Muchas mujeres, sobre todo en los barrios castizos de Madrid, comparecían frecuentemente en la comisaría, con verdugones y cardenales en el cuerpo y rostro y allí recibían escaso consuelo y ninguna solución. "¡Algo le habrás hecho tú!", podría ser la deducción policial. La mujer, dolida y marginada, incluso por su propia familia, reunía las suficientes dosis de aguantoformo como para continuar una vida poco envidiable.

Hoy la crónica de sucesos vine cuajada de relatos de tremenda violencia, incluso de crímenes homicidas. Y observo algunas peculiaridades: buen número de las mujeres maltratadas o asesinadas y su pareja son extranjeras, latinoamericanas, de la Europa central o árabes, en gran cantidad quizá porque son muchas y padecen el rigor de sus propios paisanos. Menos frecuente el atentado interracial, los trapos sucios y la degollina, en casa, si dejar de lado el crecido número de inmigrantes que elevan los cupos porcentuales. Otro síntoma frecuente, que sólo suele darse en uno de los sexos, es que cuando el sujeto arremete o mata a la esposa -o ese símil tan estúpido de pareja sentimental- en muchas ocasiones se quita también la vida, algo que rarísimamente sucede cuando es la mujer la que acaba con la existencia del cónyuge. En ocasiones leemos que la víctima ha sucumbido delante de sus hijos menores, lo que eriza nuestra sensibilidad, aunque sea comprensible que un sujeto decidido a terminar con la existencia de su prójimo, le dé igual hacerlo con público que a solas.

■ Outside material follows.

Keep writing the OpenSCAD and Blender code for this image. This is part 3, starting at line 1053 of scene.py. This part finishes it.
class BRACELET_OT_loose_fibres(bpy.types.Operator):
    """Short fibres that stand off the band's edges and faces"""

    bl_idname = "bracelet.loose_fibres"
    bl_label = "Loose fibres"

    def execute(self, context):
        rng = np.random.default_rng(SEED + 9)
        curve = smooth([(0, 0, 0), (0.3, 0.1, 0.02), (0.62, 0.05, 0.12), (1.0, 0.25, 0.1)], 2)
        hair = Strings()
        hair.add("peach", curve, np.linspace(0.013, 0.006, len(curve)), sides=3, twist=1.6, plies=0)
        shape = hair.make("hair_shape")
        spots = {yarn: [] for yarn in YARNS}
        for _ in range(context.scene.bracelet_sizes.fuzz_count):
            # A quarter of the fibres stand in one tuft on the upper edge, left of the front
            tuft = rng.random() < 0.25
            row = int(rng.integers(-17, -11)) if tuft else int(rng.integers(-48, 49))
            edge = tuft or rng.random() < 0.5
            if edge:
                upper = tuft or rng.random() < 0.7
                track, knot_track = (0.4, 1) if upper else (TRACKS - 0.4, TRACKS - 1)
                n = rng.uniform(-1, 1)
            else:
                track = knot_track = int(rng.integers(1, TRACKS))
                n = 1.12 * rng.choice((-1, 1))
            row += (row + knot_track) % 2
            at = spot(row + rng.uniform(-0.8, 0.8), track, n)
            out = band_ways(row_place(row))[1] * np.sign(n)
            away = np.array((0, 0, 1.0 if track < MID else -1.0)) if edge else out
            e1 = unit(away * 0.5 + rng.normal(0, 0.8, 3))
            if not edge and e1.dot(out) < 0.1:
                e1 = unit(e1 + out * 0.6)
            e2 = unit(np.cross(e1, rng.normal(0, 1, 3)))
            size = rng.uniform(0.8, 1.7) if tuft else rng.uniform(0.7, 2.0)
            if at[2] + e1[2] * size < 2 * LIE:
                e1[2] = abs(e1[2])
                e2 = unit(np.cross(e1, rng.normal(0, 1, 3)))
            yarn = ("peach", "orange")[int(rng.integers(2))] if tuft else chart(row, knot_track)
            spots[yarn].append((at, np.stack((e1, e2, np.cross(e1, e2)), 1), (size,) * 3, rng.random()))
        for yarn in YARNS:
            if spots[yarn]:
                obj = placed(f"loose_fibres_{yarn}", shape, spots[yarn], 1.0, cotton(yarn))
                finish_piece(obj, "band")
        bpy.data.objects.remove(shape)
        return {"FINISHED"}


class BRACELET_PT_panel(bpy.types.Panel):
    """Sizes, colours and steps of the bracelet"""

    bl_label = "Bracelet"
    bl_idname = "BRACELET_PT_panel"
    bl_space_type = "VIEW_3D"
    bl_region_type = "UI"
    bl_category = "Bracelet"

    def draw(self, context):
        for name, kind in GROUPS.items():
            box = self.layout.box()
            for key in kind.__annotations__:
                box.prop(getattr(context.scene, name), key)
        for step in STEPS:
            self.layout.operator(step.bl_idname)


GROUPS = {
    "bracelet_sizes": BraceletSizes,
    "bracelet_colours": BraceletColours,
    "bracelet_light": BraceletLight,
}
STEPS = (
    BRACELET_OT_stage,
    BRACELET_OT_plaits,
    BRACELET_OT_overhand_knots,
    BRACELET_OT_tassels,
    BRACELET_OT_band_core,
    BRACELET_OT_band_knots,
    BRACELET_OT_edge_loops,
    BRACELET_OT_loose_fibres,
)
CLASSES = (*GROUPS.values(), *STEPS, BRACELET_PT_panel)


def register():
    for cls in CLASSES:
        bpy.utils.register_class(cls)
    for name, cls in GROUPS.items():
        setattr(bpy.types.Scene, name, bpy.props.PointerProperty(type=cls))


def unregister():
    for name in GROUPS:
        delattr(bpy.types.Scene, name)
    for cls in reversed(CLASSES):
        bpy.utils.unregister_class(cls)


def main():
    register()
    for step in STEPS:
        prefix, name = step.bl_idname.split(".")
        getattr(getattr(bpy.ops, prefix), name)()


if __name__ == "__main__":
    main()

Hay quien piensa que en tiempos pretéritos las mujeres no eran asaltadas, en altas horas de la madrugada, a la salida de discotecas y lugares donde se consumen alcohol y drogas y ello hay que achacarlo a que antes no había discotecas y, fuera de las fiestas patronales, la celebración de alguna boda familiar o las francachelas con que la juventud de los pueblos celebraba el sorteo de los mozos que iban a la mili, raros eran los momentos en que las muchachas compartían lo que ahora se llama botellón con sus congéneres masculinos. En ocasiones, el sujeto no liquida a su pareja "porque era mía", sino porque no acaba de comprender que ella decidiese no ser suya y cometiera el peligroso error de creerse protegida por leyes votadas en sede parlamentaria. Y pasa lo que pasa.